Von Musterzeitwerten hält auch Christoph Hartmann aus Berlin nicht viel. Sie seien gut für das Nachtragsmanagement, fürs Kalkulieren seien sie aber nicht geeignet. Der Vorsitzende des BGL-Ausschusses Betriebswirtschaft ging mit den Kollegen hart ins Gericht: "Diskalkulie“ sei ein im Landschaftsbau verbreitetes Phänomen. „Ich würde mir wünschen, dass unsere Kollegen die Gemeinkosten besser kennen“. In Berlin etwa seien die Preise – auch durch schlecht kalkulierte Angebote – auf dem Niveau von 1988. Er forderte darum mehr Aufklärung und Maßnahmen gegen Dumpingangebote; zum Beispiel, dass die Urkalkulation Teil des Angebots werde. Am Ende gab auch der erfolgreiche Unternehmer zu, dass er dem „räudigen Submissionsgeschäft“ am liebsten den Rücken kehren und stattdessen Schwimmteiche bauen würde.
Weniger schlechte Erfahrungen mit Ausschreibungen hat Reinhard Kaß gemacht. Der Unternehmer aus Lingen beackert den regionalen Markt und das mit sehr herkömmlichen Mitteln. Statt aufwendiger Kalkulation überschlägt der Emsländer die Positionen am Rande der Submissionsunterlagen; eine beruhigende Nachricht für alle, die vorher still in sich zusammengesackt waren, weil die Vorredner die sogenannte „Heftrandkalkulation“ als Merkmal rückständigen Unternehmertums gebranntmarkt hatten. Kaß begründet den Erfolg von GaLaBau Emsland aber unter anderem mit guter Markt- und Warenkenntnis, was auch Nebenangebote ermögliche sowie intensiver Kommunikation innerhalb des Unternehmens. In der Diskussionsrunde empfahl der Praktiker, doch mal einen anderen Ansatz zu wählen und den Betrieben Hilfestellung beim Umgang mit öffentlichen Auftraggebern zu geben.

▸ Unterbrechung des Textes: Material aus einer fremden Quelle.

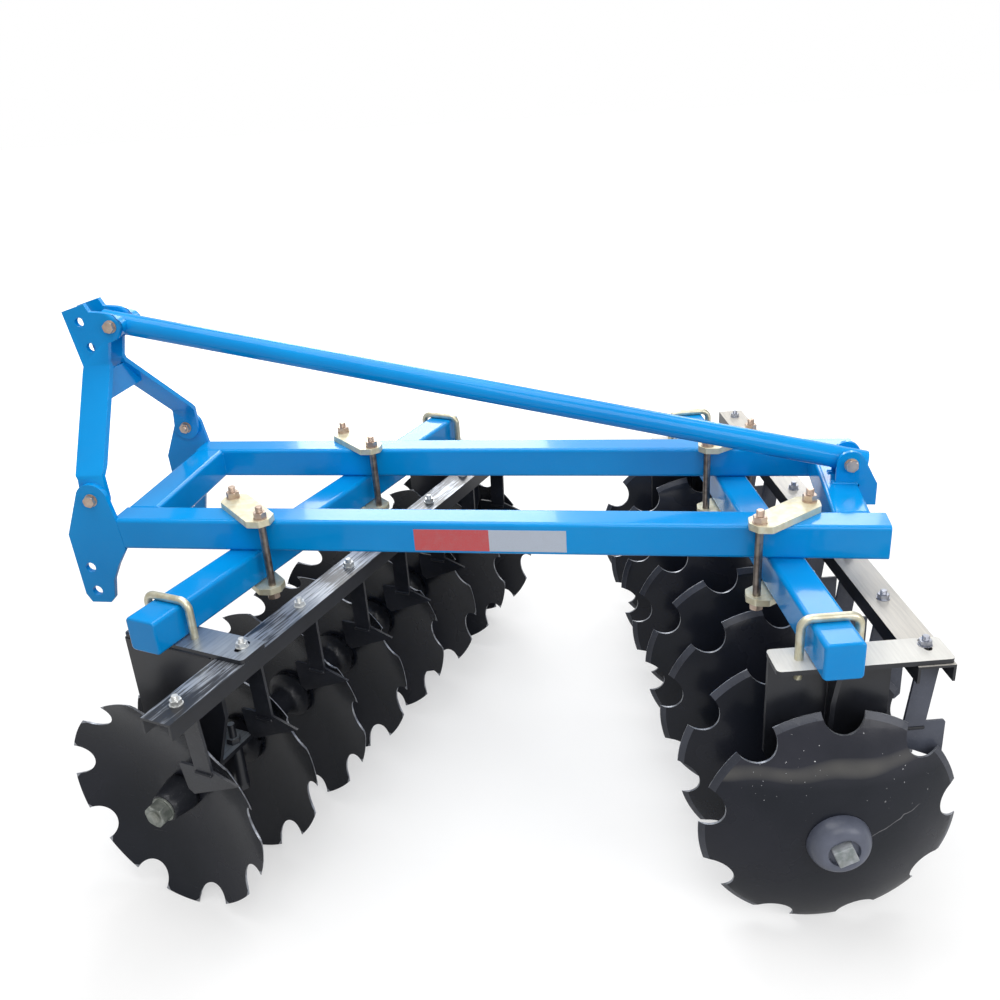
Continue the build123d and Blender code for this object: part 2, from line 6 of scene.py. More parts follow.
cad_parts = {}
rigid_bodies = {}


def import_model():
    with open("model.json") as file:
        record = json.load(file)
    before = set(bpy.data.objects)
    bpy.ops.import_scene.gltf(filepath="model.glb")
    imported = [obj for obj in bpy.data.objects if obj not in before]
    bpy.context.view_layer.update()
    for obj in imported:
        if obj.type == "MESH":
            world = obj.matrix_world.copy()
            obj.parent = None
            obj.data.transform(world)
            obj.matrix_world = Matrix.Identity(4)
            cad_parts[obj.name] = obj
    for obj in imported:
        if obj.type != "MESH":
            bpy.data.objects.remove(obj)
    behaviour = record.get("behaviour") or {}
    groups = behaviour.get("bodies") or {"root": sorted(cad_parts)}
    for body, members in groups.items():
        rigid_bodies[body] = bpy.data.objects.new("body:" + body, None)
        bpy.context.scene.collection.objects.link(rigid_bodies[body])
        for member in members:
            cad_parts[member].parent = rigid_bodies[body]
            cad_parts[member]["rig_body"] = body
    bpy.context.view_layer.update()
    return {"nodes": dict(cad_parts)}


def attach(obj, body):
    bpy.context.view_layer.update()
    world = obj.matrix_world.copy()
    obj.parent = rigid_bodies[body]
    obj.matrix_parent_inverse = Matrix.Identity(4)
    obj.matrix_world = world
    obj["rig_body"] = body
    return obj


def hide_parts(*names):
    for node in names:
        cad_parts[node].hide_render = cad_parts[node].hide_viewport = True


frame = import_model()
nodes = frame["nodes"]
print("frame loaded:", len(nodes), "nodes")


shiftX = 0.00916  # the model's own middle is moved to the middle of its outline
shiftY = 0.09711


def spot(x, y, z):
    # a place in millimetres from the frame's own middle
    return Vector((x / 1000 + shiftX, y / 1000 + shiftY, z / 1000))


# Each gang: where its tube crosses the frame's middle and how far it is turned, which way its discs are
# hollow, the first disc's hub along it, its axle and its scraper beam ahead of the tube, a scraper's bolt
# from its disc's hub and the blade's drop, the hangers along it and their upright plate, the clamps' turn.
gangs = {
    "front": {"crossX": 533.0, "angle": radians(16.5), "hollow": 1, "firstHub": 676.0, "axleAhead": 5.0,
              "beam": -206.0, "bolt": 149.0, "drop": 219.0, "hangers": (602.0, -795.0), "upright": 38.0,
              "turn": radians(135.0)},
    "rear": {"crossX": -731.0, "angle": radians(-11.4), "hollow": -1, "firstHub": 706.0, "axleAhead": -18.0,
             "beam": -223.0, "bolt": -118.0, "drop": 174.0, "hangers": (605.0, -790.0), "upright": -25.0,
             "turn": radians(45.0)}}

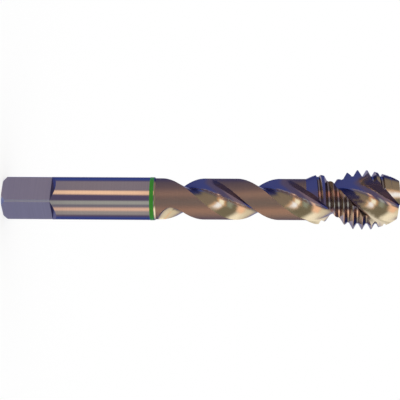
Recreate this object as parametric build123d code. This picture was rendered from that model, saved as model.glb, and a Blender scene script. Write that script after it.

Andreas Ehlers zeigte dann den Landschaftsgärtnern, mit welchen Tricks und Finessen im Tief- und Straßenbau gearbeitet wird. Dort, wo fast alles über Ausschreibung läuft, ist kreative Angebotsgestaltung und ein aufmerksames Studium der Rahmenbedingungen essenziell notwendig. Auch die intensive Kontaktpflege besonders mit den Ingenieurbüros sei Teil einer erfolgreichen Marktbearbeitung in der Region.
Im Privatgarten zählen andere Werte
Auch wenn die Kalkulation im Privatgarten nicht minder wichtig ist, stellte sich der Vortrag von Fred Fuchs aus Lenggries doch als Kontrastprogramm dar: bei ihm stand der Kunde und dessen Vertrauen im Vordergrund der Betrachtung. Fuchs gab zu, dass er 47 % seiner Aufträge mit negativem Ergebnis abschließe. Seinen Ansatz stellte der Oberbayer als ganzheitlich dar und verlangte, dass die Kundenerwartung viel stärker in die Kalkulation eingehen müsse. In seinem eigenen Unternehmen plant Fuchs in Zukunft, die Angebote entsprechend der Kundentypen zu formulieren, um damit deren Mentalität stärker berücksichtigen zu können.
Eine spannende Nachricht an die Gärtner hatte zu guter Letzt Prof. Dr. Thorsten Litfin, der am Standort Lingen Marketing lehrt: Der Preis sei eine scharfe Waffe, die sich schnell gegen einen selbst richten könne. Viel zu schnell werde mit dem Preis heruntergegangen.
Einmal mehr erwiesen sich die Osnabrücker Baubetriebstage auch als Familientreffen, bei dem im Rahmen des „Baubetriebstreffs“ bis tief in die Nacht über Branchenerlebnisse diskutiert und gelacht wurde.